Local complications may include scarring, contractures, infection, and circumferential eschars. Scarring may be hypertrophic and keloid scars can form in those susceptible, while contractures restrict the range of motion and ability to move joints. Circumferential eschars may reduce chest expansion or distal blood flow, necessitating escharotomy.

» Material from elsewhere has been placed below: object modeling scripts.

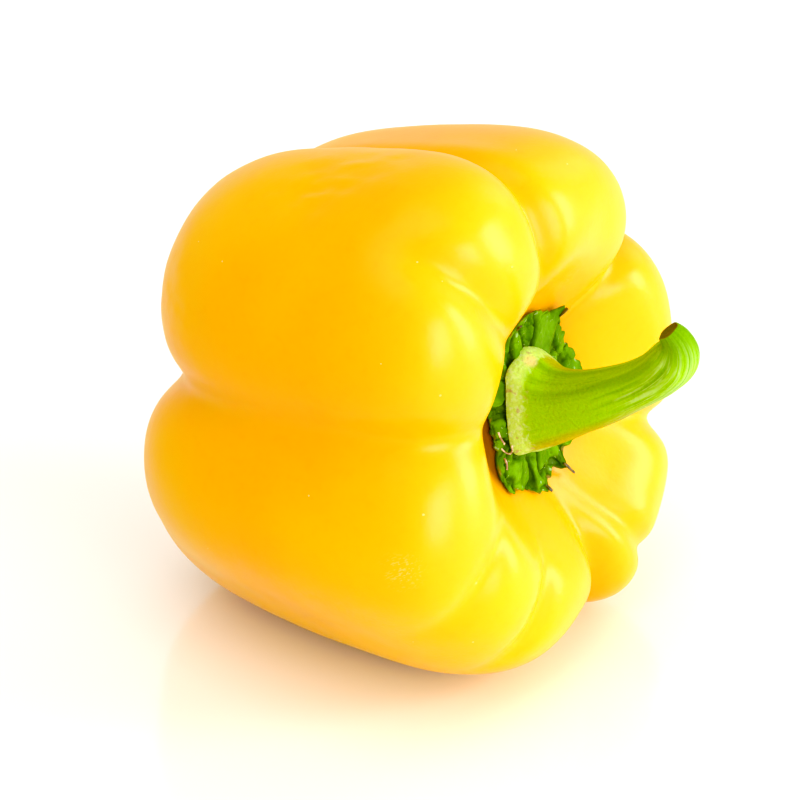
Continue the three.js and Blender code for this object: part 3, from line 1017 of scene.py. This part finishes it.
# %% The stem's path
STEM_PATH = [
    (0.3, 0, 27.9), (0.4, 0, 31.2), (0.8, 0, 34), (1.7, 0, 37.3), (3.1, -0.2, 41.3),
    (5, -0.5, 45.5), (6.8, -0.7, 49), (8.6, -0.8, 51.9), (10.6, -0.8, 54.3), (12.6, -0.7, 56.1),
    (14.7, -0.4, 57), (16.5, 0, 56.9), (18, 0.5, 56.1),
]
STEM_RADII = [  # share of the length, and the shaft's radius there
    (0, 4.9), (0.35, 4.8), (0.6, 4.1), (0.72, 4.05), (0.8, 4.1), (0.87, 3.75), (0.94, 2.9), (1, 2.1),
]
FOOT_MARGIN = [  # share of a turn, and the foot's distance from the axis
    (0, 10.2), (0.006, 10.3), (0.05, 10.1), (0.094, 10.4), (0.139, 9), (0.186, 8.2), (0.244, 8.1),
    (0.303, 8.6), (0.369, 9.5), (0.439, 8.9), (0.542, 9.8), (0.644, 8.7), (0.744, 9.6),
    (0.847, 8.8), (0.931, 9.1), (1, 10.2),
]
UNDERSIDE = (0.27, -0.42, -0.87)  # the side of the stem that faces down and to the front

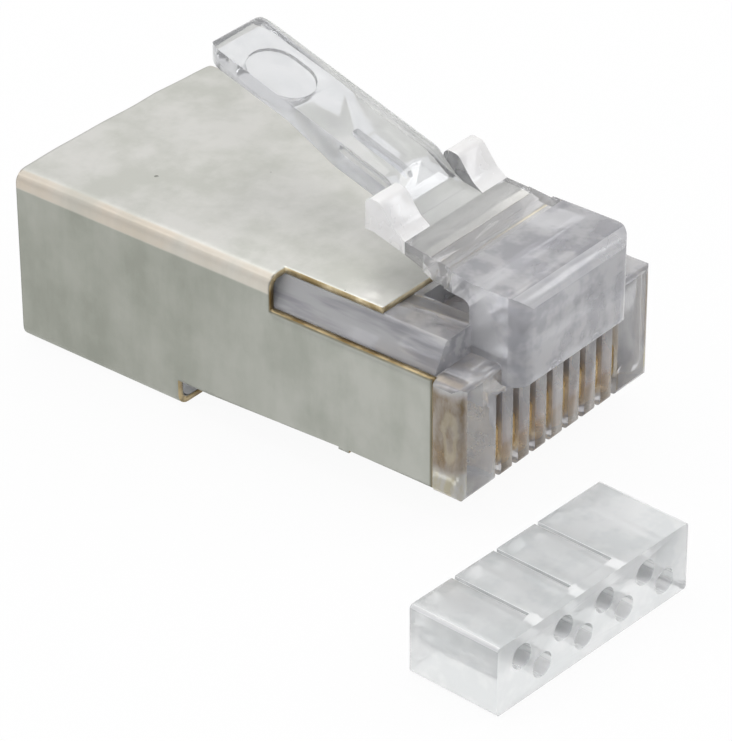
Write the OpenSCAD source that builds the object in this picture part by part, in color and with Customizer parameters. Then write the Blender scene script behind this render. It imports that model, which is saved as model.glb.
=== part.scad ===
// Shielded eight-way modular plug for network cable, with its clear wire guide beside it.
// Units are millimetres. X runs across the plug, Y from the tip of the nose to the cable end, Z up.

/* [Plug] */
// Width across the shield
body_w = 11.68; // [11.4:0.02:12.4]
// Height from the surface it lies on to the top of the shield
body_h = 7.5; // [7.2:0.05:8.2]
// Length from the tip of the nose to the rear edge of the shield
body_l = 22.55; // [22:0.05:25]
// How far the underside of the front half lies above the underside of the rear half
front_rise = 1.2; // [0.8:0.05:1.5]
// Distance from the tip of the nose to the step in the underside
step_y = 14.5; // [14.2:0.05:15]

/* [Nose] */
// Width of the nose block
nose_w = 6.9; // [6.6:0.05:7.4]
// How far the nose stands ahead of the comb of contact slots
nose_out = 0.9; // [0.6:0.05:1.3]
// Length of the nose block along the plug
nose_l = 2.4; // [2.2:0.05:2.7]
// Height of the underside of the nose above the front underside
nose_base = 4; // [3.9:0.05:4.3]
// How far the top of the nose stands above the top of the shield
nose_stand = 1.45; // [1.3:0.05:1.7]
// Radius of the two upright corners of the nose
nose_corner = 0.9; // [0.4:0.05:1.2]
// Radius of the upper front edge of the nose
nose_round = 0.7; // [0.3:0.05:0.9]

/* [Shoulders] */
// Height of the shoulders beside the nose above the front underside
shoulder_h = 4.85; // [4.5:0.05:5.1]
// Length of the shoulders along the plug
shoulder_l = 1.4; // [1.2:0.02:1.6]
// Radius of the upright corners of the shoulders
shoulder_corner = 0.4; // [0.2:0.05:0.8]
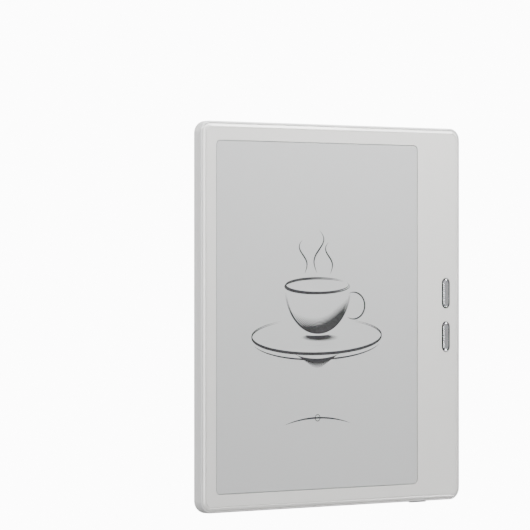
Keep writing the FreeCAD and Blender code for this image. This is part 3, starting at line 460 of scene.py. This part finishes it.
def complete(piece, body, slot, nodes_replaced, sharp=32.0):
    """Smooth a piece's soft edges, dress it, and hand it to the frame."""
    bpy.ops.object.select_all(action="DESELECT")
    bpy.context.view_layer.objects.active = piece
    piece.select_set(True)
    bpy.ops.object.shade_smooth_by_angle(angle=math.radians(sharp))
    weigh = piece.modifiers.new("flat_faces_lead", "WEIGHTED_NORMAL")
    weigh.keep_sharp = True
    bpy.ops.object.modifier_apply(modifier=weigh.name)
    dress(piece, slot)
    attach(piece, body)
    if nodes_replaced:
        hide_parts(*nodes_replaced)
    size = [round(value / MM, 2) for value in piece.dimensions]
    print(piece.name, "faces:", len(piece.data.polygons), "size in mm:", size)

# %% [markdown]
# ## Rear cover
# The rear cover is a shallow tray moulded in one shot. Its back edge is rounded widely,
# so that the reader slips into a hand, and its lip is rounded tightly round the bezel.
# The step inside the lip is where the bezel sits; behind it the tray is hollow.

# %% Rear cover: shell
cover_low, cover_high = box_mm("rear_cover")
bezel_low, bezel_high = box_mm("front_bezel")
BODY_CORNER = 5.0
BACK_ROUND = 2.5
LIP_ROUND = 0.7
LIP_WIDTH = 0.8
SIDE_WALL = 1.3
BACK_WALL = 1.2
BEZEL_THICKNESS = 1.2
bezel_front = bezel_low[DEEP]
bezel_back = bezel_front + BEZEL_THICKNESS
lip_front = cover_low[DEEP]

rear_shell = rounded_block("rear_shell", cover_low, cover_high, DEEP, BODY_CORNER, steps=14)
bevel_edges(rear_shell, lambda edge: lies_at(edge, DEEP, cover_high[DEEP]), BACK_ROUND, 9)
bevel_edges(rear_shell, lambda edge: lies_at(edge, DEEP, lip_front), LIP_ROUND, 5)
step_cap(rear_shell, DEEP, lip_front,
         [(LIP_WIDTH - LIP_ROUND, 0.0), (0, bezel_back - lip_front),
          (SIDE_WALL - LIP_WIDTH, 0.0), (0, -BACK_WALL - bezel_back)])
print("shell faces:", len(rear_shell.data.polygons))

# %% [markdown]
# The grip side carries the charging inlet, the card tray and two rows of sound holes. In
# a mould, sliding cores leave these openings; here each is carved with a cutter of the
# opening's shape. The lower edge has a slot for the power button.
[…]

An escharotomy requires a scalpel incision down to the level of the subcutaneous fat but not into the muscle or fascia. For circumferential eschars on the limbs, incisions should be made to release both the lateral and medial aspects, while the incision on the torso should release the whole breastplate to allow adequate chest expansion.

Psychosocial Impact

The incident and scarring resulting from a burn have the potential for long-term psychosocial impact on the patient, leading to depression, anxiety, PTSD, changes in body image, stigma, and social isolation.

Key Points

  • Burns can be caused by heat, chemical, or electrical sources, with certain factors increasing the likelihood of a burn, such as young or elderly age, disabilities, and exposure to heat/flames.
  • Superficial and superficial partial burns differ in appearance, with the former appearing dry and erythematous while the latter appear wet, erythematous and blistered.
  • Deep partial and full thickness burns both appear dry, with the former having reduced sensation and bleeding, and the latter having no sensation or pain and not bleeding after a pinprick or blanching under pressure.
  • Assess the burn's depth and percentage of total body surface area, check for any constricting eschars, and consider the risk of an inhalation injury.
  • Initial burn management involves cooling the wound, washing it with normal saline, and loosely wrapping the wound.
  • Further management includes providing adequate analgesia, fluid resuscitation, close urine output monitoring, and referral to specialist burns services for debridement and grafting.
  • Superficial and superficial partial burns heal within 3 weeks, while deep partial burns can take up to 8 weeks to heal with variable scarring. Full thickness burns typically require grafting.